EXERCISE = Copy the lines holding the word "JSON", all of them.

----------------------------------------

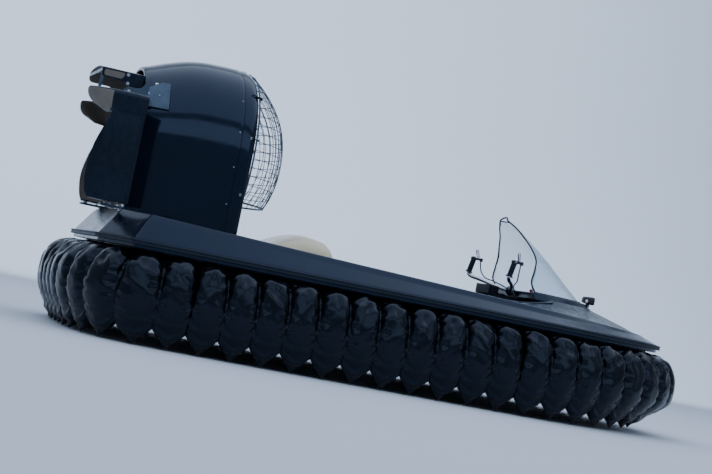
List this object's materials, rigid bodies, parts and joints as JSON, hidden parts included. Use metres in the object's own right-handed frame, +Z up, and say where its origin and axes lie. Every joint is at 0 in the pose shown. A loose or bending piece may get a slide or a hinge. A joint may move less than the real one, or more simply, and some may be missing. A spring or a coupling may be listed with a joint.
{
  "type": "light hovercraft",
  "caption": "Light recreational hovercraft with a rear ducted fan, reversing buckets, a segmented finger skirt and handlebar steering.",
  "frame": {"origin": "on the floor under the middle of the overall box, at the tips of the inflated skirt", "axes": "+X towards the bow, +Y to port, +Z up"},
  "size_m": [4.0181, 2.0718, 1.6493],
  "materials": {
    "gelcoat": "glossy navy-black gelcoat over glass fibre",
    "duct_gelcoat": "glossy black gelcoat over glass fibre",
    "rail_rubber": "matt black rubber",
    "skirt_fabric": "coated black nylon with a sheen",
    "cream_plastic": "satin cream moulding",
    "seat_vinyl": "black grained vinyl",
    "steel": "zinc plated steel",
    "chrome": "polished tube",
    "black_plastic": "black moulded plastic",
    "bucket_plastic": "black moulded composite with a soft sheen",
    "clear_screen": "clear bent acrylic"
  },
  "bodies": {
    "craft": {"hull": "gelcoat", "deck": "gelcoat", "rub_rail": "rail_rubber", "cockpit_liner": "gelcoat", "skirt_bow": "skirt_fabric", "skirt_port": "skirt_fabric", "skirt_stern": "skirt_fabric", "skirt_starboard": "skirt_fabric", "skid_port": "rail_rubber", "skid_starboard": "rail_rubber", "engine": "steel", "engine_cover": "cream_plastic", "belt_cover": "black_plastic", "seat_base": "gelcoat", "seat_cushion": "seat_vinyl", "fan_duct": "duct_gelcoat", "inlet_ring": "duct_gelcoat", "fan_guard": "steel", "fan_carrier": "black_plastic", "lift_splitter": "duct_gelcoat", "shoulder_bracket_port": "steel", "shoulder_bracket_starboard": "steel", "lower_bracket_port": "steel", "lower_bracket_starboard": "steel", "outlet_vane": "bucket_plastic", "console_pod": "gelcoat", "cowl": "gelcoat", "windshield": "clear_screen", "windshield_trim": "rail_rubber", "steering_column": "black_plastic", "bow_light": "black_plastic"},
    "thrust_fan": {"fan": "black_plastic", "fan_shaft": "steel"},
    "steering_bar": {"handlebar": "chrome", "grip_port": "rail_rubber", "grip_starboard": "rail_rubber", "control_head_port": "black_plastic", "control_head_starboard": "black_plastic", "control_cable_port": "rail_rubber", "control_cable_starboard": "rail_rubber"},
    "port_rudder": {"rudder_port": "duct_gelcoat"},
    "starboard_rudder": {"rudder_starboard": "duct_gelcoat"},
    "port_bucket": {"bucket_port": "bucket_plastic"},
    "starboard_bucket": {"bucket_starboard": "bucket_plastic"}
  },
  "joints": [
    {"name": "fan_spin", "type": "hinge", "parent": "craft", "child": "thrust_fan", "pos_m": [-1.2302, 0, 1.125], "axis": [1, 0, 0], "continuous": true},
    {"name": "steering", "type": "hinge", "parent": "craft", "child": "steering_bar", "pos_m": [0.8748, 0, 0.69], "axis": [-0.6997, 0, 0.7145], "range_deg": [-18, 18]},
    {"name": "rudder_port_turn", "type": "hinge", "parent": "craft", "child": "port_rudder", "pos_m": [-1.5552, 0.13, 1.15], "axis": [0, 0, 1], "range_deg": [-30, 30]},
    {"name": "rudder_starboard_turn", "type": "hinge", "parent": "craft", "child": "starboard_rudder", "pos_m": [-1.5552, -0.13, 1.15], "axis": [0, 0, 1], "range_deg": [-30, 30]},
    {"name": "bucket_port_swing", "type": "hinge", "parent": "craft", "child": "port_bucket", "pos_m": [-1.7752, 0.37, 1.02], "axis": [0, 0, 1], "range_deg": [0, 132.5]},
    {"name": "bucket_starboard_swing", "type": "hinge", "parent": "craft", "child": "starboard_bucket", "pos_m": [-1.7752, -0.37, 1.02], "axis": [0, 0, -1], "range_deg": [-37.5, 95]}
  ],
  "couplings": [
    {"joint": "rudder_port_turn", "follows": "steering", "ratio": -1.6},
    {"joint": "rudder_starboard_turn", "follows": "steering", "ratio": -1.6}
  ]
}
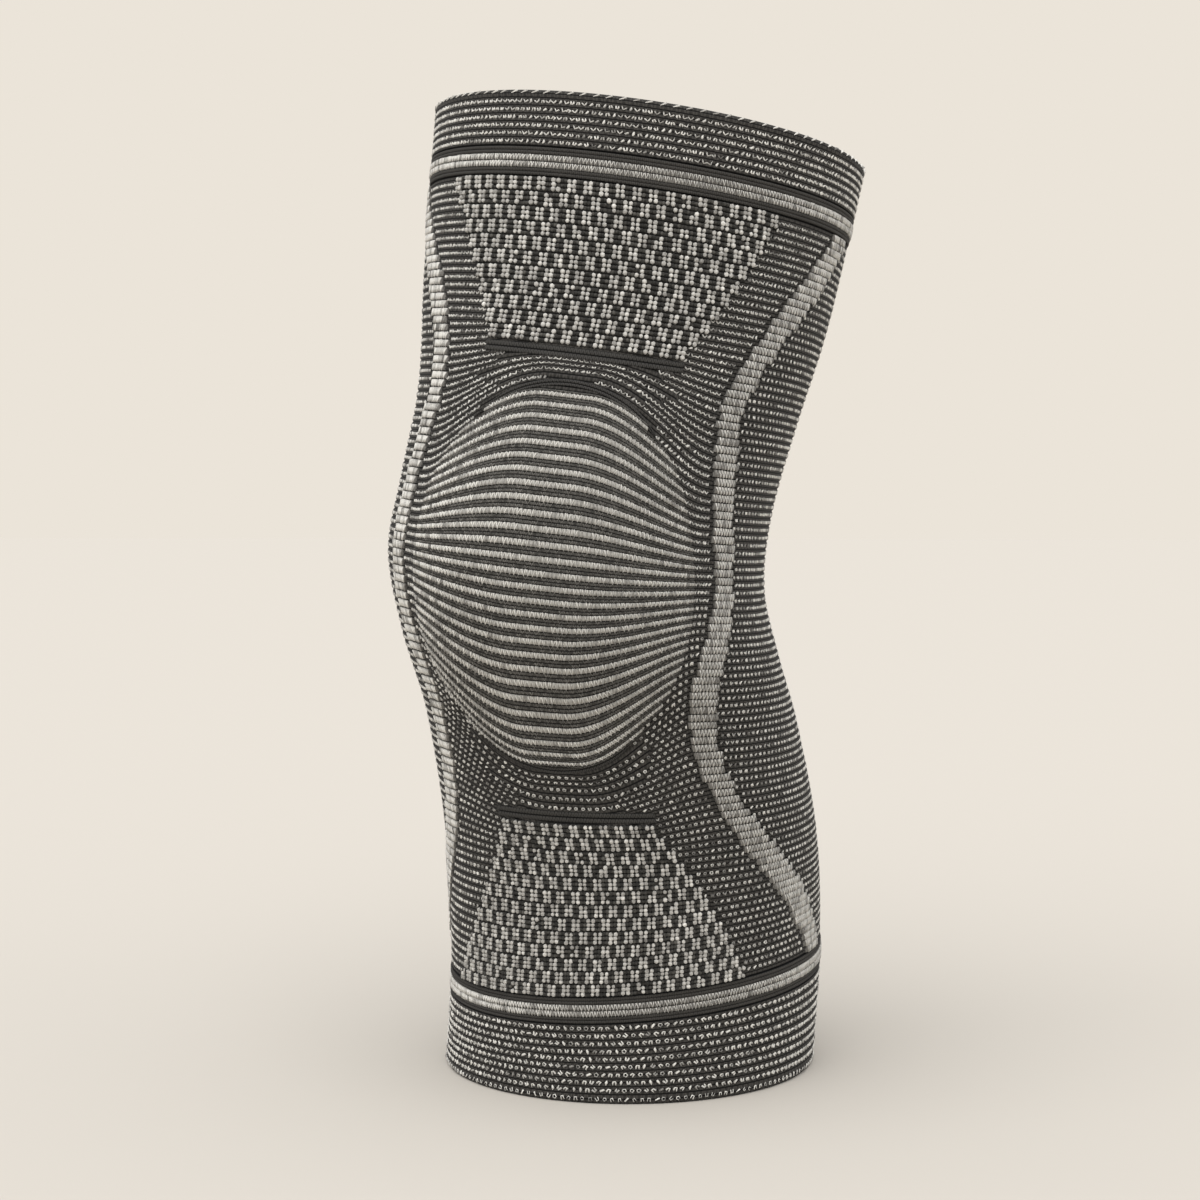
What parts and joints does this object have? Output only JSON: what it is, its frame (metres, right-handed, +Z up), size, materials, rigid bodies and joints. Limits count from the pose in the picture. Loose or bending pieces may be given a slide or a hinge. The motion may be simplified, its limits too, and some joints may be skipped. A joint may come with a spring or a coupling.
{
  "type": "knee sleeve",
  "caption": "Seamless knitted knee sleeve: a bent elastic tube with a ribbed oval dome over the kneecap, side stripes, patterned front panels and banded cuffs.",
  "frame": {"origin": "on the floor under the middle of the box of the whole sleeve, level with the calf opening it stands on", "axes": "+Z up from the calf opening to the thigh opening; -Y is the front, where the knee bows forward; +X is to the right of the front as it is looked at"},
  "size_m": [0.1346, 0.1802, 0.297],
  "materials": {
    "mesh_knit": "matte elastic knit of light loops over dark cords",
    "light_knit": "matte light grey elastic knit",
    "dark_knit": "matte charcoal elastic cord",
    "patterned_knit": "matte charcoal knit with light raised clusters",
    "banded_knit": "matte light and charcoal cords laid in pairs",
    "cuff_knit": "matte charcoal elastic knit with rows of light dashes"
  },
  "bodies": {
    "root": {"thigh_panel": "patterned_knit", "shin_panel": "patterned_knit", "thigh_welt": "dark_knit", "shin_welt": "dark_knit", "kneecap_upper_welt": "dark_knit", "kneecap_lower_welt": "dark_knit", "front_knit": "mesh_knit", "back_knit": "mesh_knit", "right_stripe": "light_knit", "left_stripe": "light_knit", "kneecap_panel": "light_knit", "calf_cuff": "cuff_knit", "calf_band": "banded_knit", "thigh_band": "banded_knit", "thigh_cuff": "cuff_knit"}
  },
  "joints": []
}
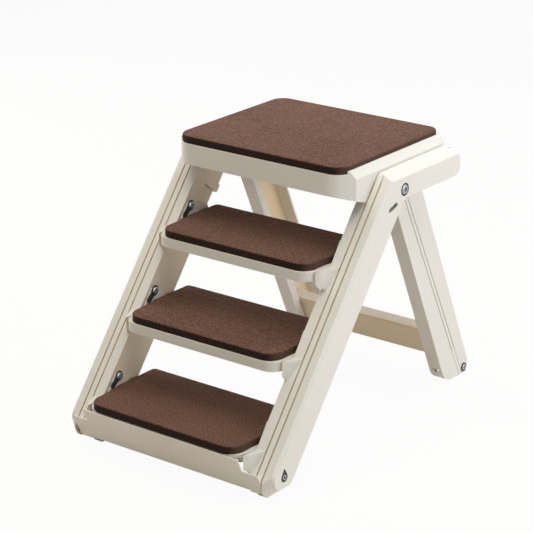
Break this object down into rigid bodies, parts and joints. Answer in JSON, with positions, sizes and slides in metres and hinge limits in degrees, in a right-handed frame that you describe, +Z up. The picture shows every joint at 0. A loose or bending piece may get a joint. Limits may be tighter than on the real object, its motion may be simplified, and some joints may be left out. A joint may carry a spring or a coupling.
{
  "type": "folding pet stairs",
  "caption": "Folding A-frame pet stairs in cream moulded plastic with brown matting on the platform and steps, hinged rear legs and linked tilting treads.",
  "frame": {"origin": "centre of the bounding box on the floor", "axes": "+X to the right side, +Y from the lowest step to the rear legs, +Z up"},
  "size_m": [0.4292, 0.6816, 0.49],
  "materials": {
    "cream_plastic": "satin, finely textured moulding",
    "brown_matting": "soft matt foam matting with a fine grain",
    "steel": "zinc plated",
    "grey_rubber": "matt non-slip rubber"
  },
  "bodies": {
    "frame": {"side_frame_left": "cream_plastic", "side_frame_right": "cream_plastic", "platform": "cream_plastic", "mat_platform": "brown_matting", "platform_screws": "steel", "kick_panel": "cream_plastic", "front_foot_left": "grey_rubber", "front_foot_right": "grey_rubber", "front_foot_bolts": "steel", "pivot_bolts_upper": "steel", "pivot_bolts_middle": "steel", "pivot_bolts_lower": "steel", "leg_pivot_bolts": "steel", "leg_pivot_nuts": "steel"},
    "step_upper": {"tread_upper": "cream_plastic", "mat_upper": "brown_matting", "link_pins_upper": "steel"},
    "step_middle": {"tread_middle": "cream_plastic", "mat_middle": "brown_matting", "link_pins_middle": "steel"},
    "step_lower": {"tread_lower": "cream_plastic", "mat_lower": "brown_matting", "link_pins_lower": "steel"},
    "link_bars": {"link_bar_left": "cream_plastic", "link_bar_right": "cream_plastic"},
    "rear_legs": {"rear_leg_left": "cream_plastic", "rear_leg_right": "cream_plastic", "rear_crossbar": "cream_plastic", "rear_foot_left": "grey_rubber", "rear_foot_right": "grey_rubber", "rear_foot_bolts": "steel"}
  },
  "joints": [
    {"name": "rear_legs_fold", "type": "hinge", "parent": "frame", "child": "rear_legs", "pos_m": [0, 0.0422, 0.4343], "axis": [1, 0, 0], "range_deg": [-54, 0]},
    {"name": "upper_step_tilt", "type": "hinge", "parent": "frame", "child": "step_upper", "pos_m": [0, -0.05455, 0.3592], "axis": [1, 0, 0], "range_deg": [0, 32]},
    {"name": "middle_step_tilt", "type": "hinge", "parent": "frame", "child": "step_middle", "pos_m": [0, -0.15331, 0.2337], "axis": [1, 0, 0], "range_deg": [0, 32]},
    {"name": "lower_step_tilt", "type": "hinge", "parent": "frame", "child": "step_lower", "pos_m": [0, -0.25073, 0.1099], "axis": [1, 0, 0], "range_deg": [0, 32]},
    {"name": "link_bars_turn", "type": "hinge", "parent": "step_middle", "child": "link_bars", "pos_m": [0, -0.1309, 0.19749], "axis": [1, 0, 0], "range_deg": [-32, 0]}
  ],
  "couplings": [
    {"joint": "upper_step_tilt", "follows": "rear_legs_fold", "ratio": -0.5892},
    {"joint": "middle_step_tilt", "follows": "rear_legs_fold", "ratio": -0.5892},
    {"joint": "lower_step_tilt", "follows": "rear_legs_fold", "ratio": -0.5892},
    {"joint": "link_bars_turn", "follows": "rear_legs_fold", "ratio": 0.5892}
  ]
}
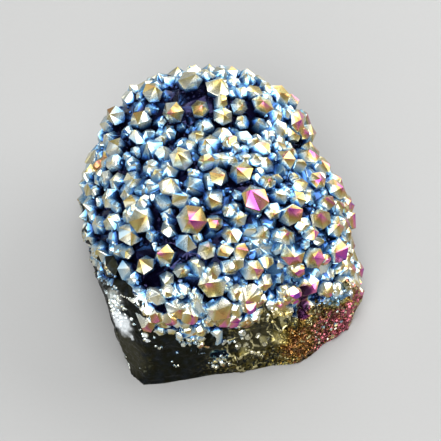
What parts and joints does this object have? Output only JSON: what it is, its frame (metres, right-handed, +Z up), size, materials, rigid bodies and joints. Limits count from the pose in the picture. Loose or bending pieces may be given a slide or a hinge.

----------------------------------------

FINAL ANSWER =
List this object's materials, rigid bodies, parts and joints as JSON, hidden parts included. Use metres in the object's own right-handed frame, +Z up, and say where its origin and axes lie. Every joint is at 0 in the pose shown. A loose or bending piece may get a slide or a hinge. A joint may move less than the real one, or more simply, and some may be missing. A spring or a coupling may be listed with a joint.
What parts and joints does this object have? Output only JSON: what it is, its frame (metres, right-handed, +Z up), size, materials, rigid bodies and joints. Limits count from the pose in the picture. Loose or bending pieces may be given a slide or a hinge. The motion may be simplified, its limits too, and some joints may be skipped. A joint may come with a spring or a coupling.
Break this object down into rigid bodies, parts and joints. Answer in JSON, with positions, sizes and slides in metres and hinge limits in degrees, in a right-handed frame that you describe, +Z up. The picture shows every joint at 0. A loose or bending piece may get a joint. Limits may be tighter than on the real object, its motion may be simplified, and some joints may be left out. A joint may carry a spring or a coupling.
What parts and joints does this object have? Output only JSON: what it is, its frame (metres, right-handed, +Z up), size, materials, rigid bodies and joints. Limits count from the pose in the picture. Loose or bending pieces may be given a slide or a hinge.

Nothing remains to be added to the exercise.